- _Task directions_:
Give all of the lines again, with nothing added or dropped.

# # # # #

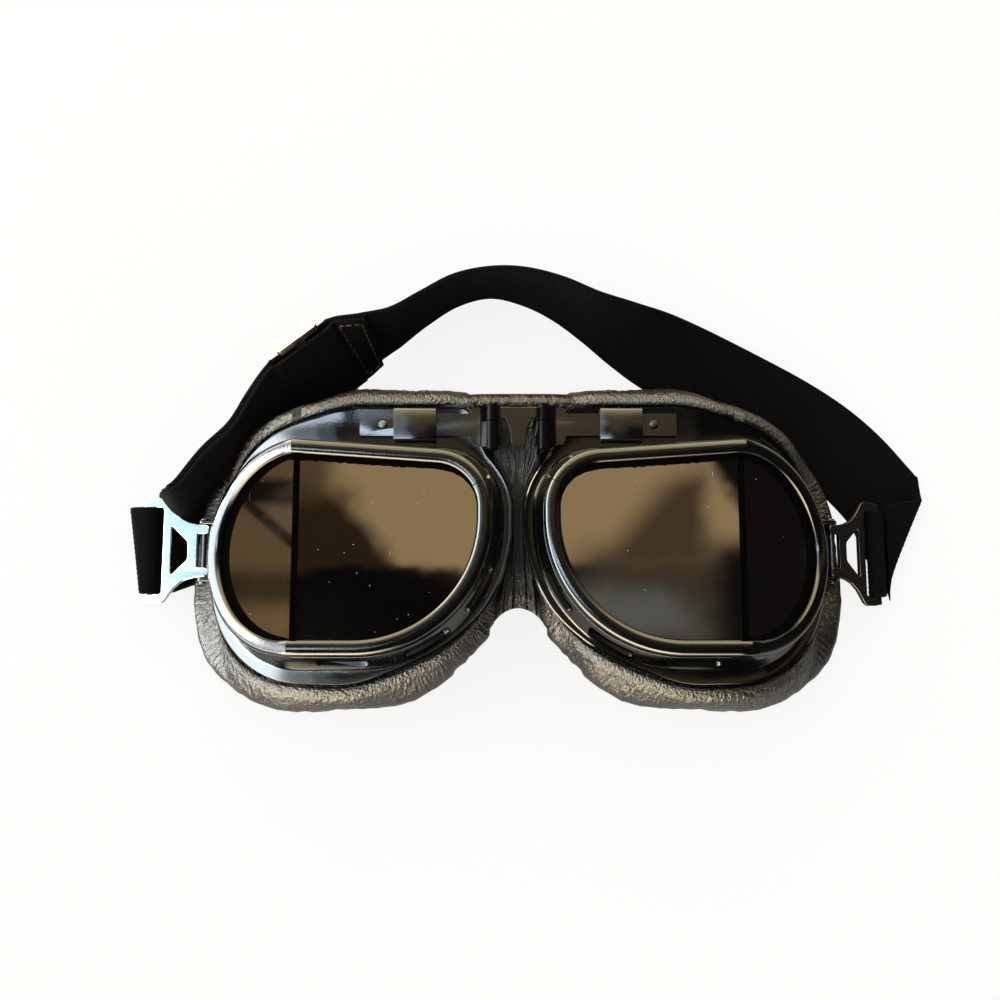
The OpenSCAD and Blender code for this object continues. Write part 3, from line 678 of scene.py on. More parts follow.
first_side = next(k for k, s in enumerate(outline) if s[0] == SIDE)
front_part, side_part = outline[:first_side], outline[first_side - 1:] + outline[:1]
for side, name in SIDES:
    for part, stations, at in (("front", front_part, front_point), ("side", side_part, side_point)):
        rings = [[at(s, d, h) for s in stations] for d, h in PANE_EDGE]
        pane = skin("%s_%s_glass" % (name, part), rings, side, whole=False, sharp=20)
        settle(pane, glass, "smoke_glass", name + "_frame", "%s_%s_pane" % (name, part))
print("panes:", len(front_part), "and", len(side_part), "corners")

# %% seam
def on_face(t, h):
    """A point of the seam's section: t below 0 lies on the front pane, above 0 on the side pane."""
    if t < 0:
        return (CREASE + t, LENS_Z + h)
    p = on_side(t, 0, h)
    return (p.x, p.z)

def seam_rings(section):
    """The section at four heights; the ends are a little lower, so that they look rounded."""
    return [[(x, YC + y, LENS_Z + (z - LENS_Z) * grow) for x, z in section]
            for y, grow in ((HALF - 0.1, 0.6), (HALF - 0.4, 1.0), (0.4 - HALF, 1.0), (0.1 - HALF, 0.6))]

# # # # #

- _Solution to the exercise_:
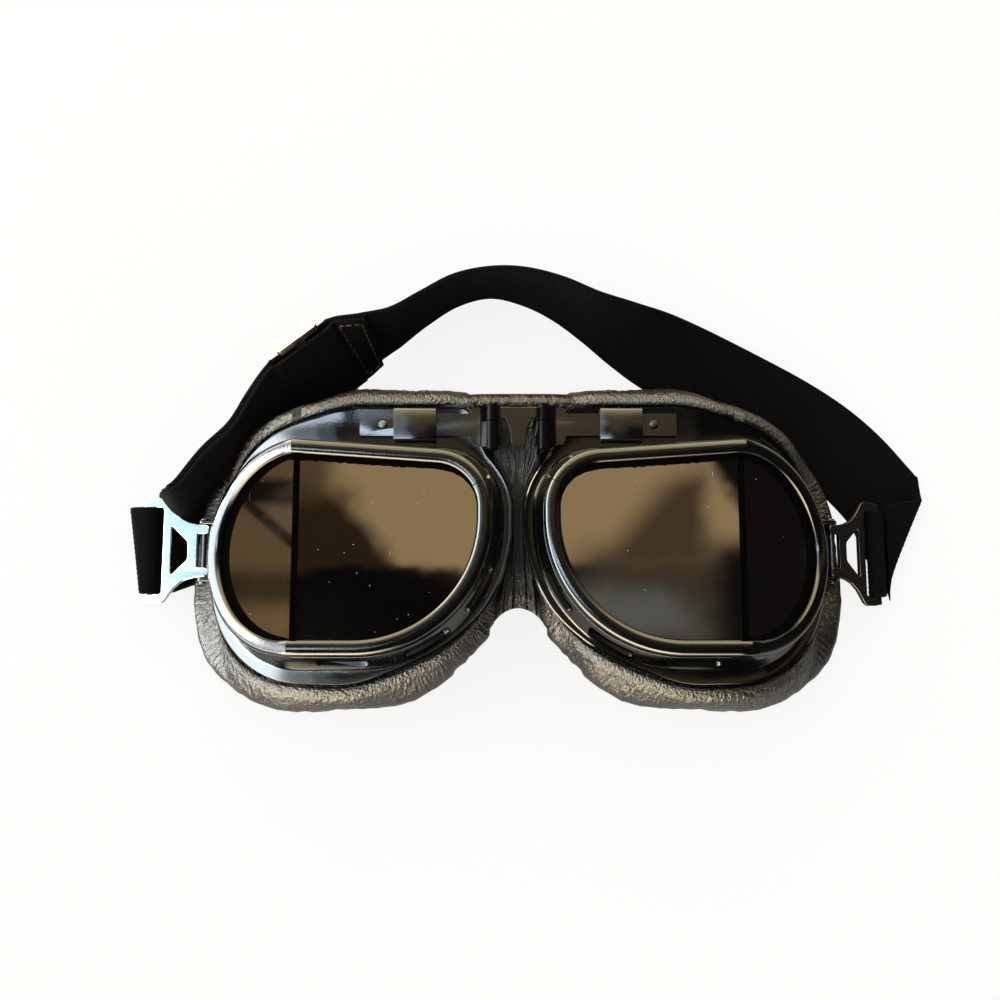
The OpenSCAD and Blender code for this object continues. Write part 3, from line 678 of scene.py on. More parts follow.
first_side = next(k for k, s in enumerate(outline) if s[0] == SIDE)
front_part, side_part = outline[:first_side], outline[first_side - 1:] + outline[:1]
for side, name in SIDES:
    for part, stations, at in (("front", front_part, front_point), ("side", side_part, side_point)):
        rings = [[at(s, d, h) for s in stations] for d, h in PANE_EDGE]
        pane = skin("%s_%s_glass" % (name, part), rings, side, whole=False, sharp=20)
        settle(pane, glass, "smoke_glass", name + "_frame", "%s_%s_pane" % (name, part))
print("panes:", len(front_part), "and", len(side_part), "corners")

# %% seam
def on_face(t, h):
    """A point of the seam's section: t below 0 lies on the front pane, above 0 on the side pane."""
    if t < 0:
        return (CREASE + t, LENS_Z + h)
    p = on_side(t, 0, h)
    return (p.x, p.z)

def seam_rings(section):
    """The section at four heights; the ends are a little lower, so that they look rounded."""
    return [[(x, YC + y, LENS_Z + (z - LENS_Z) * grow) for x, z in section]
            for y, grow in ((HALF - 0.1, 0.6), (HALF - 0.4, 1.0), (0.4 - HALF, 1.0), (0.1 - HALF, 0.6))]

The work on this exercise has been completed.